Ai Weiwei, who served 81 days in prison in China back in 2011, said of the project, “I think people in prison conditions may understand the topic [of the refugee crisis] better.” He added, “We had many discussions back and forth and as a result, the piece has come back surprisingly beautiful. It has really been done with care and sensitivity.”
Other stand out pieces from the sale include Annie Morris’ hand-stitched chaise lounge, titled Hope From a Thin Line (2019). 10 embroideries in thin black lines were added to the couch, and the artist, known for her vibrant sculptures, then added on her own colored bits of stitching to the piece, ultimately creating the effect of a couch that had been (very expertly) doodled on.
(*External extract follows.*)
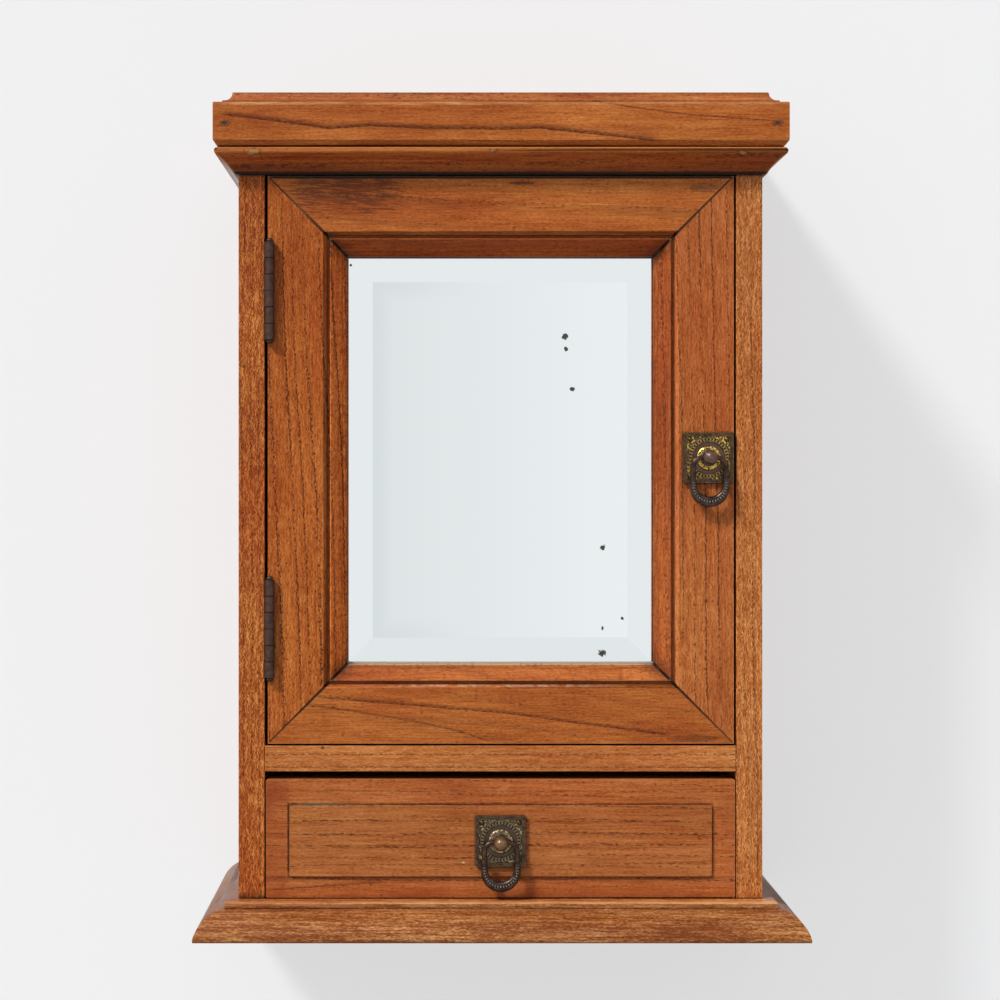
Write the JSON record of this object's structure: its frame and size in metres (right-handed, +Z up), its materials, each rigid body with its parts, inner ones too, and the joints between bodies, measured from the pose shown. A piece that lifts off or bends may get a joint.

“For this piece, I made individual drawings on sections of fabric and they were sent to various prisons in the country to be sewn by prisoners who did an incredible job,” she explained. “All my life I’ve been drawing on every surface. I don’t want to be confined by paper or canvas.”
Winnie, a prisoner who helped Morris with the piece, wrote in testimony of working on it that, “Feelings overflow me, and stitching allows me to unload my heart and soul, and help my mind to process my emotions. Stitching is like a workout for mind and soul – and, like after a regular workout, after making art, you feel tired, but happy and healthy!”
Fine Cell Work’s mission doesn’t stop with just creating the art, however. It also has a program called “Open the Gate” which provides work experience, formal training, and employment opportunities to ex-convicts. Last year alone, Fine Cell Work created over 6,000 works of art in prisons, and 25 former prisoners have worked with Open the Gate after their release. These eight pieces are up for sale in silent auction with Sotheby’s in London through Tuesday, March 3.
“It is the best way to express and process feelings for me—whether they are good feelings, like love or inspiration, or sad feelings, like broken heart and loneliness,” Winnie continued. “It has allowed me to get through a very bad time of my life and has given me the motivation and determination to look forward to the future and make a difference to life.”